A friend of mine has preemptively bought her children all their Christmas presents. She’s afraid she’ll be too depressed after, too scared, uncertain. She can’t say, really, why she did it, beyond, of course, at least it was something she could do. A colleague’s friend has a go-bag prepared for if Trump wins; in case of what, or when, who knows?

This morning, a writer friend called to cancel our coffee date. Her editor moved up a deadline for a piece; she was worried it would too likely be irrelevant or pointless if or when Trump wins. Of course, my brain began to spiral — what other ideas, arguments will be moot then?

Here’s an alternate perspective I tried briefly to grab hold of, from the director Damon Lindelof: “I’m feeling (uncharacteristically) optimistic … might as well be hopeful for the next two weeks because I’ll have four years to be despondent if I’m wrong.” I begrudge no one this feeling. I feel physically incapable of getting close to it.

My husband, the steadiest person I know and the son of an immigrant, listens to me fret and worry, talks through it with me, except every third or fourth day when he reminds me, Sometimes people have to leave the places that they’re from. 

Nearly everyone I know is also writing postcards, making phone calls, canvassing. But then there is so much more time in which to worry, stew, lament. Even if she wins, he nearly won. Again.

For a novel that I wrote in 2017, I learned about the dive reflex, a physiological response to the body sensing you might drown. The nostrils register that you’re submerged — cardiac output and blood pressure drops, the distribution of oxygen is slowed; the brain becomes the body’s primary priority.

One of the surest things that parenthood (and age) will teach you is that, good or awful, pomp and fizz or terrifying, time will pass. Whatever that Big Thing is up ahead — whether you think you can breathe or not — the up ahead is happening.

Here’s a thing I do not believe: that we will somehow get through a Trump win intact. Not only do I think it will be worse, I also think we undersell how terrible, for many people, the first Trump presidency was. That Roe was overturned, that so many women have suffered, died, and this is still as close as it is: I’m not sure how any of us walks around with that. I’m not here to argue that anyone not feel scared or gobsmacked, demoralized, appalled, by how close this election somehow is.

And also: There is no simple before and after. Celebration, ceremony. A single day to which we all look forward, that we dread and wonder about, yearn for, mark on calendars and then count down to. Much more often, life exists in middle spaces, rattling anticipation, knowing very little, while grasping, desperate, for answers to so many questions that are actually unknown.

My oldest, dearest friend is an immigration lawyer, helps get kids asylum from Central and South America. She deals with children who have lost their parents, witnessed murders. If Trump wins, it’s possible she’ll lose her job. She’s a single mom and goes home to be with her almost 4-year-old every day. You have to put it down, is what she says to me. You pick it up and hold it, do as much as you can. But then you put it down. Nothing will get better if you’re crushed by it, she says.

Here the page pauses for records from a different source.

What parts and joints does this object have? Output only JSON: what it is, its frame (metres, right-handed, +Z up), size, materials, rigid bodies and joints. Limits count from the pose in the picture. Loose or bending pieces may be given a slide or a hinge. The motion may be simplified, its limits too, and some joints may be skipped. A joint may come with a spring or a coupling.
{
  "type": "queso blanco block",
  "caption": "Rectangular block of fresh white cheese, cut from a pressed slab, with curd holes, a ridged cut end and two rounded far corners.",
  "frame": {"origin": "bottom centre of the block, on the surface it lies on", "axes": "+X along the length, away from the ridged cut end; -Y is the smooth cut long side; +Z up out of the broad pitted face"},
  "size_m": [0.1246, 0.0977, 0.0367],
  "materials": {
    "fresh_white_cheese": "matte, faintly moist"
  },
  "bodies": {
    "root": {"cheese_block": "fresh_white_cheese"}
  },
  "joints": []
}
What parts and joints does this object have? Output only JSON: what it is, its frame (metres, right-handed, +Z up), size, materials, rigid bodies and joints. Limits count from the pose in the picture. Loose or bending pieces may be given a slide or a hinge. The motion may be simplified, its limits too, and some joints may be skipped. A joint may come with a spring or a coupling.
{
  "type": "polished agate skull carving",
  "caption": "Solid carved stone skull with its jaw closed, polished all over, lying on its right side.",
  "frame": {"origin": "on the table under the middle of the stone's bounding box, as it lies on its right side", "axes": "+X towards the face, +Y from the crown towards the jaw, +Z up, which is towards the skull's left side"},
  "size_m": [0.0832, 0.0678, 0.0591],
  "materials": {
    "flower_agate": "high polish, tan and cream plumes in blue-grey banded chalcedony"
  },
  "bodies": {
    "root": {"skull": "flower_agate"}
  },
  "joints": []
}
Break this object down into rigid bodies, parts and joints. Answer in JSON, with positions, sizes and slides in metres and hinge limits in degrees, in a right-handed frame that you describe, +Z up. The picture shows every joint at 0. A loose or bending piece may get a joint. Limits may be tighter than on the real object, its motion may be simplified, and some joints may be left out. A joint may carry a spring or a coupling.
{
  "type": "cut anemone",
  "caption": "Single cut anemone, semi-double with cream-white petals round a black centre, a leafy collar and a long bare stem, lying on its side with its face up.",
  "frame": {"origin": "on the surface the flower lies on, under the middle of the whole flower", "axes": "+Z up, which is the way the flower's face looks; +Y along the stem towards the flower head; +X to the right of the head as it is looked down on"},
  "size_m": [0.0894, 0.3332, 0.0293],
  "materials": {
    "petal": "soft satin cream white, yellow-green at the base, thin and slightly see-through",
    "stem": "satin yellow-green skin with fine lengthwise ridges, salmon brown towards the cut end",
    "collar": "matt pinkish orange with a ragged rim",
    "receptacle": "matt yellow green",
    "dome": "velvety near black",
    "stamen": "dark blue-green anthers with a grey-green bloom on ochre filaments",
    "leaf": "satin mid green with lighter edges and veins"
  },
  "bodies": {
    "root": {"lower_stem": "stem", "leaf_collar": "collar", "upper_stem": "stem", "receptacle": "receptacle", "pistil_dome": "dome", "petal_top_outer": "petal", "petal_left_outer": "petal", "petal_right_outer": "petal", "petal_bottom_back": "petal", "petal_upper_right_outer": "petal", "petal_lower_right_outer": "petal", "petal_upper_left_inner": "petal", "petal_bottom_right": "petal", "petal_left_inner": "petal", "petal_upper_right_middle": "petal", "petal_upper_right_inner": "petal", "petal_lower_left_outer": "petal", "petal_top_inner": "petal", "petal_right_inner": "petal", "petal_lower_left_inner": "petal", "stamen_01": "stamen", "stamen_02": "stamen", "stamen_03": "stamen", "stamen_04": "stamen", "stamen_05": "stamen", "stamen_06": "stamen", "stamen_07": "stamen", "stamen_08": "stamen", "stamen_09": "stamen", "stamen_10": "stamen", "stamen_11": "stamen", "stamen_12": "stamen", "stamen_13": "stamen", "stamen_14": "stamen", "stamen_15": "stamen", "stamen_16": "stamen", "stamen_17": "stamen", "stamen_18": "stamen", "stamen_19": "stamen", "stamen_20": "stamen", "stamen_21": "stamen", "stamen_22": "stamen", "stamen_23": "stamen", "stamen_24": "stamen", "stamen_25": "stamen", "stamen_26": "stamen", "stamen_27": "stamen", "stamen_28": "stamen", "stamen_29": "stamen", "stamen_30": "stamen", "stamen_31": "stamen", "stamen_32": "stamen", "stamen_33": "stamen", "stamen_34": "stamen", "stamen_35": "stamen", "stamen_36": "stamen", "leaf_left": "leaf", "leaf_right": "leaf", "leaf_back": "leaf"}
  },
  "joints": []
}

The waves are building. Anyone who says they know exactly what will happen either on November 5 or after seems like someone not attuned enough to the strange vicissitudes of life to be listened to. Perhaps this is my plea to swim out past the churn and sit a minute while we still can. No matter what, more time, days, weeks, months are coming. Politicians are not saviors. Nor are they football teams for which we raise our fists into the air and cheer before packing up and going home. There will always be more work, more phone calls, more pushing to be done. We can’t afford to collapse in relief after a Harris victory any more than we can collapse in defeat after a Trump win. Vote, make phone calls, canvass, absolutely, but don’t fester in all your worst, most dire imaginings of what’s next. Insofar as we’ll have big hard heavy things to carry, waves to try to claw our way up out of, perhaps this next stretch of time is best spent paying careful, close attention to the good that might be standing, hips jutted, grinning right in front of us; storing up as much energy as we can for whatever might come next.